Quote from: "neuauld"
So I was wondering, is it bad practice to use operators in an array. I'm thinking for inventories in games it would be handy. Like, using arrayexample$(25+4) and such, where using arrayexample$(29) would not be applicable because you simply wouldn't know it would be 29 or something (so the array would probably be arrayexample$($counter+1). Or is there a more efficient way to tackle this?
Cheers,
Jamie
x

I think that both of the following are considered as bad practice:
DIM array$(25+4)
DIM array$(29)

Looking at either one of these DIMs, I have no clue what 25 or 4 mean, nor what 29 means. They must mean something special because they are defining the size of the array.

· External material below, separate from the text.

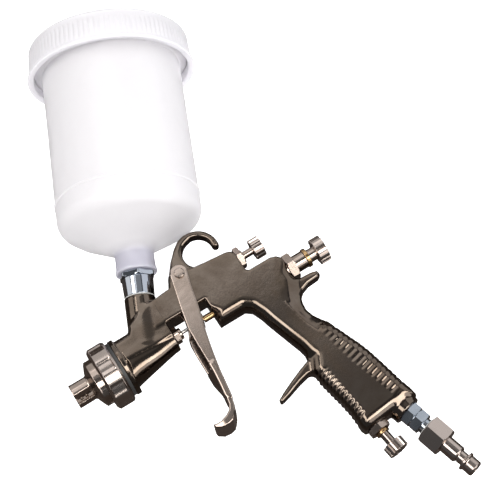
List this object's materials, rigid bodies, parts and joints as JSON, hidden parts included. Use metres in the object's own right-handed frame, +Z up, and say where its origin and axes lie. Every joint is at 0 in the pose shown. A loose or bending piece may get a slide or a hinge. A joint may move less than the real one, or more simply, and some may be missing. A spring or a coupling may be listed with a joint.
{
  "type": "gravity feed spray gun",
  "caption": "Gravity-feed spray gun: dark plated body, horned air cap, two-legged trigger, fluted control knobs, hanging hook, leaning milky cup with a screw lid and a quick-release air plug",
  "frame": {"origin": "the tip of the fluid nozzle, on the barrel's axis", "axes": "+X the way the gun sprays, +Y to the gun's left, +Z up when the barrel is level"},
  "size_m": [0.1809, 0.107, 0.3771],
  "materials": {
    "body": "dark polished plating",
    "nickel": "satin nickel plating",
    "ring": "satin nickel plating",
    "zinc": "bright zinc plating",
    "brass": "turned brass",
    "steel": "turned stainless steel",
    "neck": "polished chrome plating",
    "cup": "milky moulded plastic",
    "lid": "moulded plastic with a fluted rim",
    "seal": "white seal plastic",
    "black": "black rubber"
  },
  "bodies": {
    "gun": {"gun_body": "body", "air_baffle": "black", "fluid_nozzle": "steel", "nozzle_gasket": "brass", "needle_packing": "seal", "packing_nut": "nickel", "needle_spring": "steel", "stem_seal": "seal", "stem_gland": "brass", "valve_seat": "brass", "valve_spring": "steel", "fluid_guide": "nickel", "guide_lock_ring": "brass", "fan_gland": "nickel", "fan_seal": "black", "air_gland": "nickel", "air_gland_ring": "brass", "air_seal": "black", "trigger_pin": "nickel", "trigger_screw": "nickel", "inlet_fitting": "zinc", "inlet_seal": "seal", "quick_plug": "ring"},
    "trigger": {"trigger": "nickel"},
    "stem": {"air_valve_stem": "brass", "valve_poppet": "black"},
    "needle": {"fluid_needle": "steel", "needle_collar": "brass"},
    "cap_carrier": {"cap_clip": "steel"},
    "ring": {"air_cap_ring": "ring"},
    "cap": {"air_cap": "nickel"},
    "fluid_screw": {"fluid_spindle": "nickel"},
    "fluid_knob": {"fluid_knob": "ring"},
    "fan_screw": {"fan_spindle": "nickel"},
    "fan_knob": {"fan_knob": "ring"},
    "air_screw": {"air_spindle": "nickel"},
    "air_knob": {"air_knob": "ring"},
    "cup_carrier": {"port_seal": "seal"},
    "cup": {"cup_adapter": "neck", "cup_filter": "seal", "cup_shell": "cup"},
    "lid_carrier": {"lid_seal": "seal"},
    "lid": {"cup_lid": "lid", "vent_plug": "lid"}
  },
  "joints": [
    {"name": "trigger_pull", "type": "hinge", "parent": "gun", "child": "trigger", "pos_m": [-0.0815, 0, 0.0293], "axis": [0, 1, 0], "range_deg": [0, 12], "stiffness_Nm_per_rad": 2, "springref_deg": -5.73},
    {"name": "stem_draw", "type": "slide", "parent": "gun", "child": "stem", "axis": [-1, 0, 0], "range_m": [0, 0.0063], "deforming": ["valve_spring"]},
    {"name": "needle_draw", "type": "slide", "parent": "gun", "child": "needle", "axis": [-1, 0, 0], "range_m": [0, 0.0051], "deforming": ["needle_spring"]},
    {"name": "ring_travel", "type": "slide", "parent": "gun", "child": "cap_carrier", "axis": [1, 0, 0], "range_m": [0, 0.003]},
    {"name": "ring_turn", "type": "hinge", "parent": "cap_carrier", "child": "ring", "pos_m": [0, 0, 0], "axis": [1, 0, 0], "range_deg": [0, 722]},
    {"name": "cap_turn", "type": "hinge", "parent": "cap_carrier", "child": "cap", "pos_m": [0, 0, 0], "axis": [1, 0, 0], "continuous": true},
    {"name": "fluid_feed", "type": "slide", "parent": "gun", "child": "fluid_screw", "axis": [-1, 0, 0], "range_m": [-0.003, 0.002]},
    {"name": "fluid_turn", "type": "hinge", "parent": "fluid_screw", "child": "fluid_knob", "pos_m": [-0.163, 0, 0], "axis": [-1, 0, 0], "range_deg": [-1082, 722]},
    {"name": "fan_feed", "type": "slide", "parent": "gun", "child": "fan_screw", "axis": [-1, 0, 0], "range_m": [-0.003, 0.001]},
    {"name": "fan_turn", "type": "hinge", "parent": "fan_screw", "child": "fan_knob", "pos_m": [-0.131, 0, 0.022], "axis": [-1, 0, 0], "range_deg": [-1082, 362]},
    {"name": "air_feed", "type": "slide", "parent": "gun", "child": "air_screw", "axis": [-0.1444, 0, -0.9895], "range_m": [-0.0015, 0.002]},
    {"name": "air_turn", "type": "hinge", "parent": "air_screw", "child": "air_knob", "pos_m": [-0.13425, 0, -0.12792], "axis": [-0.1444, 0, -0.9895], "range_deg": [-542, 722]},
    {"name": "cup_travel", "type": "slide", "parent": "gun", "child": "cup_carrier", "axis": [-0.3987, 0, 0.9171], "range_m": [0, 0.0045]},
    {"name": "cup_turn", "type": "hinge", "parent": "cup_carrier", "child": "cup", "pos_m": [-0.05794, 0, 0.04127], "axis": [-0.3987, 0, 0.9171], "range_deg": [0, 1082]},
    {"name": "lid_travel", "type": "slide", "parent": "cup", "child": "lid_carrier", "axis": [-0.3987, 0, 0.9171], "range_m": [0, 0.006]},
    {"name": "lid_turn", "type": "hinge", "parent": "lid_carrier", "child": "lid", "pos_m": [-0.12174, 0, 0.188], "axis": [-0.3987, 0, 0.9171], "range_deg": [0, 542]}
  ],
  "couplings": [
    {"joint": "stem_draw", "follows": "trigger_pull", "m_per_rad": 0.0296},
    {"joint": "needle_draw", "follows": "trigger_pull", "m_per_rad": 0.02368},
    {"joint": "ring_turn", "follows": "ring_travel", "rad_per_m": 4188.8},
    {"joint": "fluid_turn", "follows": "fluid_feed", "rad_per_m": 6283.2},
    {"joint": "fan_turn", "follows": "fan_feed", "rad_per_m": 6283.2},
    {"joint": "air_turn", "follows": "air_feed", "rad_per_m": 6283.2},
    {"joint": "cup_turn", "follows": "cup_travel", "rad_per_m": 4188.8},
    {"joint": "lid_turn", "follows": "lid_travel", "rad_per_m": 1570.8}
  ]
}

Let's say, for example, that 25 means the maximum number of normal entries, and that 4 means the maximum number of overflow entries. Here's how I would code this:
const maxnorm = 25
const maxoflow = 4
DIM array$(1 to (maxnorm + maxoflow))

This will run the same as yours, but it's al lot more understandable. Plus, you can use the constants maxnorm and maxoflow when you need them later in the program, without using the literal constants of 25 and 4 again.

Also, note the DIM array$(1 to ....)
I specifically want to start the array from 1. If you don't code this explicitly, the lower bound of the array will start according to any specified OPTION BASE statement.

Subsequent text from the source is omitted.